Daily Transit Watch: Tracking Gates Activated Each Day
What Is a Transit in Human Design?
In Human Design, a transit is the movement of a planet through the gates of the Rave Mandala. The mandala is a wheel of the 64 I Ching gates, each spanning about 5.6 degrees of the zodiac. As planets orbit, they pass from gate to gate, and each gate they touch becomes activated in the collective field. When that activated gate matches one in your chart, its theme is turned on in you.
This is not an abstract idea. The activation is felt as a quality of energy, a theme surfacing, an opportunity or a friction showing up in the day. Tracking transits is simply a way of paying attention to which door is opening and what is waiting on the other side.
How the Planets Move Through Your Chart
Each planet moves at its own pace through the wheel, and the speed matters because it determines how long a theme lingers.
The Sun takes roughly a year to complete the full 64-gate cycle, spending about 5.7 days in each gate. The Sun's transit is the slowest fast-moving body and sets the dominant background tone of any given day or week.

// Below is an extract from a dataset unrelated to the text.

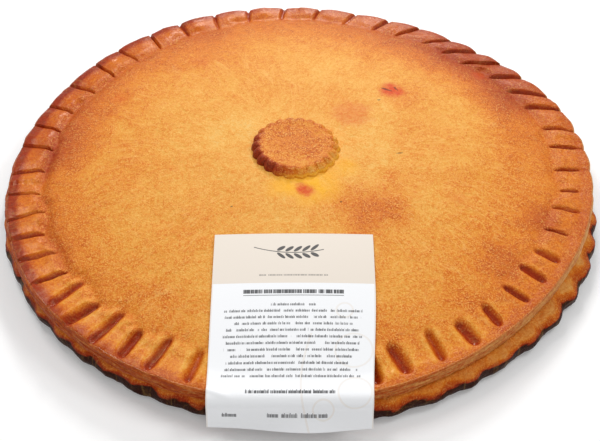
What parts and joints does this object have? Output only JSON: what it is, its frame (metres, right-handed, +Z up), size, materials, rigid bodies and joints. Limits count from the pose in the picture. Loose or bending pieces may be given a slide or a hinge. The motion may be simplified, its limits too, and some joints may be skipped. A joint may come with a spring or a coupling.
{
  "type": "empanada",
  "caption": "Whole round baked empanada with a domed crust, a pressed rim, a fluted dough disc in the middle and a paper label over its front edge.",
  "frame": {"origin": "middle of the flat foot, on the surface that the empanada rests on", "axes": "+Z up, -Y to the front, where the paper label hangs over the rim, +X to the right"},
  "size_m": [0.3268, 0.3294, 0.038],
  "materials": {
    "crust_base": "baked dough, red-brown, matt to satin",
    "crust_lid": "baked dough with egg wash, golden, satin",
    "centre_disc": "baked dough, toasted brown, satin",
    "label": "smooth printed paper, matt"
  },
  "bodies": {
    "root": {"crust_base": "crust_base", "crust_lid": "crust_lid", "centre_disc": "centre_disc", "label": "label"}
  },
  "joints": []
}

The Moon moves fastest of all, crossing about 12 to 13 degrees per day. Since each gate spans 5.6 degrees, the Moon activates two to three gates every 24 hours. Moon transits are brief and emotional, washing through quickly. They are the texture of the day.

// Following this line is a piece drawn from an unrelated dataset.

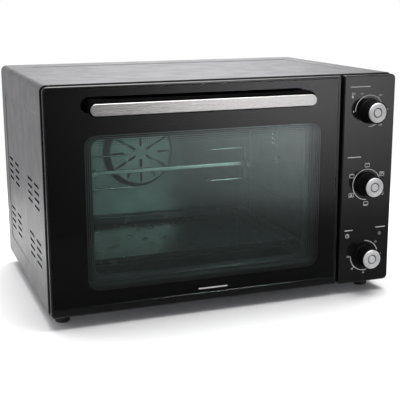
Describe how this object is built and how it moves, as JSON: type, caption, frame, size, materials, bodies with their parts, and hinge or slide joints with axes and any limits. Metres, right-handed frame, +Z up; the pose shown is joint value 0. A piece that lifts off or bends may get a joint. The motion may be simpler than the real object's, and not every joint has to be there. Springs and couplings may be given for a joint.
{
  "type": "countertop convection oven",
  "caption": "Black countertop oven with a drop-down glass door, a bar handle, a rotating spit, a fan, a baking tray and a column of control knobs.",
  "frame": {"origin": "centre of the bounding box at the plane of the feet", "axes": "+X to the right seen from the front, +Y to the back, +Z up"},
  "size_m": [0.59, 0.444, 0.376],
  "materials": {
    "casing_paint": "satin black baked paint",
    "frame_paint": "satin black paint",
    "zinc_steel": "zinc-plated sheet",
    "rubber": "matt",
    "foot_rubber": "matt",
    "liner_steel": "aluminised steel, half-shiny",
    "heater_steel": "dulled by heat",
    "tray_enamel": "dark enamel, gloss",
    "crumb_tray_aluminium": "rolled sheet",
    "fan_aluminium": "stamped",
    "motor_steel": "plain",
    "lamp_glass": "clear bulb, lit",
    "spit_steel": "plated",
    "door_plastic": "gloss black",
    "door_glass": "black print on the back with a clear window and a dotted edge",
    "door_panel_steel": "dark grey",
    "inner_glass": "clear, faint green",
    "handle_plastic": "gloss black",
    "brushed_steel": "brushed along its length",
    "pin_steel": "plain",
    "panel_plastic": "gloss black with light grey dial marks",
    "control_body": "cream phenolic and steel",
    "knob_plastic": "satin black",
    "knob_cap": "spun, with a fine ring",
    "lens": "clear lens"
  },
  "bodies": {
    "oven": {"outer_casing": "casing_paint", "rear_cover": "casing_paint", "base_plate": "zinc_steel", "front_frame": "frame_paint", "heat_shield": "zinc_steel", "cord_gland": "rubber", "foot_front_left": "foot_rubber", "foot_front_right": "foot_rubber", "foot_rear_left": "foot_rubber", "foot_rear_right": "foot_rubber", "cavity_liner": "liner_steel", "rack_rail_left": "liner_steel", "rack_rail_right": "liner_steel", "lower_front_heater": "heater_steel", "lower_rear_heater": "heater_steel", "upper_front_heater": "heater_steel", "upper_rear_heater": "heater_steel", "crumb_tray": "crumb_tray_aluminium", "fan_guard": "liner_steel", "fan_motor": "motor_steel", "oven_lamp": "lamp_glass", "lamp_cover": "liner_steel", "spit_motor": "motor_steel", "spit_support": "zinc_steel", "hinge_bracket_left": "zinc_steel", "hinge_bracket_right": "zinc_steel", "control_panel": "panel_plastic", "thermostat": "control_body", "function_switch": "control_body", "timer": "control_body", "indicator_lens": "lens", "indicator_lamp": "lamp_glass"},
    "door": {"door_frame": "door_plastic", "door_glass": "door_glass", "door_inner_panel": "door_panel_steel", "inner_glass": "inner_glass", "handle_bar": "handle_plastic", "handle_trim": "brushed_steel", "hinge_pin_left": "pin_steel", "hinge_pin_right": "pin_steel"},
    "temperature_control": {"temperature_shaft": "pin_steel", "temperature_knob": "knob_plastic", "temperature_knob_cap": "knob_cap"},
    "function_control": {"function_shaft": "pin_steel", "function_knob": "knob_plastic", "function_knob_cap": "knob_cap"},
    "timer_control": {"timer_shaft": "pin_steel", "timer_knob": "knob_plastic", "timer_knob_cap": "knob_cap"},
    "spit": {"spit_socket": "spit_steel", "spit_rod": "spit_steel", "spit_fork_left": "spit_steel", "spit_fork_right": "spit_steel", "fork_screw_left": "spit_steel", "fork_screw_right": "spit_steel"},
    "fan": {"convection_fan": "fan_aluminium"},
    "tray": {"baking_tray": "tray_enamel"}
  },
  "joints": [
    {"name": "door_hinge", "type": "hinge", "parent": "oven", "child": "door", "pos_m": [-0.05, -0.1845, 0.0255], "axis": [1, 0, 0], "range_deg": [0, 85], "stiffness_Nm_per_rad": 1.3, "springref_deg": -44.98},
    {"name": "temperature_turn", "type": "hinge", "parent": "oven", "child": "temperature_control", "pos_m": [0.2474, -0.19, 0.3144], "axis": [0, 1, 0], "range_deg": [0, 270]},
    {"name": "function_turn", "type": "hinge", "parent": "oven", "child": "function_control", "pos_m": [0.2474, -0.19, 0.1902], "axis": [0, 1, 0], "range_deg": [-180, 120]},
    {"name": "timer_turn", "type": "hinge", "parent": "oven", "child": "timer_control", "pos_m": [0.2474, -0.19, 0.0662], "axis": [0, 1, 0], "range_deg": [0, 270]},
    {"name": "spit_spin", "type": "hinge", "parent": "oven", "child": "spit", "pos_m": [-0.05, -0.018, 0.208], "axis": [1, 0, 0], "continuous": true},
    {"name": "fan_spin", "type": "hinge", "parent": "oven", "child": "fan", "pos_m": [-0.05, 0.155, 0.209], "axis": [0, 1, 0], "continuous": true},
    {"name": "tray_slide", "type": "slide", "parent": "oven", "child": "tray", "axis": [0, -1, 0], "range_m": [0, 0.112]}
  ],
  "couplings": [
    {"joint": "tray_slide", "follows": "door_hinge", "m_per_rad": 0.075}
  ]
}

Mercury and Venus travel close to the Sun, usually within two gates of it. Because of this proximity, they often form temporary channels with the Sun, and with each other, that are only alive during that window. These are some of the most useful transits to notice, because a transit channel that lights up a gate in your chart gives you a whole circuit of energy to work with, not just a single point.
Mars takes about two to three days to move through a gate. The slower planets, Jupiter, Saturn, Uranus, Neptune, and Pluto, linger in gates for weeks or months, sometimes years. Their activations are long, structural themes, slow tides rather than waves.
Gates, Lines, and the Themes They Bring
A gate is a specific energetic theme. Gate 48, for example, is the Gate of Depth, the well, fear of inadequacy, and the determination that comes from wanting to be good at something. Gate 1 is the Gate of Self-Expression, creative impulse, and the need to speak what is true. Each of the 64 gates carries a distinct frequency described in the I Ching, in the channels it belongs to, and in its keyword.
When a transiting planet activates one of your gates, that frequency is amplified. You may feel more alive to it, more reactive to it, or more aware of it. The gate is not turned on permanently. It is highlighted.
Lines add the next layer. Each gate has six lines, and a transit through a specific line brings the flavor of that line into focus. Line 1 is a foundation, line 6 is a role model, and the four lines in between carry their own qualities. Many people track only the gate, but the line narrows the picture considerably and explains why the same gate can feel different on different days.
Channels That Light Up in the Moment
One of the most beautiful mechanics of transits is the way channels form in real time. A channel is a pair of gates, opposite each other on the wheel, that share a defined theme. Your chart has fixed channels, the ones that are part of your Design and Personality.
But transits create temporary channels too. Whenever two planets are in opposite gates, the channel between them is activated for as long as both planets remain in those positions. This is called a transit channel, and it brings the theme of that channel into collective experience.
If one of those gates happens to be a gate in your chart, you may feel a strong pull to engage with that energy, or you may notice the channel waking up people around you. Even if neither gate is in your chart, transit channels shift the mood of the day. They are part of the weather.
The electromagnetic field in Human Design refers to the orb of influence between planets. Planets within about eight degrees of each other on the same side of the wheel also form a channel because of their proximity. This is why Mercury, Venus, and the Sun so often light up adjacent channels together.
A Simple Way to Track Daily Transits
You do not need to memorize the wheel to start watching transits. A practical approach is to begin with just the Sun and the Moon.
Each morning, look up the gate and line the Sun is transiting. Notice whether it is a gate you have in your chart. If so, that gate is one of your central themes and will be especially alive that day. If not, the Sun is offering a theme for collective use, available to you through others.
Then check the Moon two or three times a day. The Moon moves fast enough that its activation genuinely shifts. Notice when it crosses a gate you carry and see if you feel a quickening.
As you grow more comfortable, add Mercury and Venus, then the slower planets. Over time, you start to recognize the recurring themes of your own gates and how they meet the moving sky.
Working With What Is Activated
Transits are not commands. They are invitations. A gate lighting up in your chart is an offer to engage with that part of you in a particular way. The energy is already moving. Your decision is whether to ride it consciously, resist it, or simply notice it and let it pass.
Watching the gates activated each day is a practice in attention. The more clearly you see what is turning on, the more deliberately you can respond.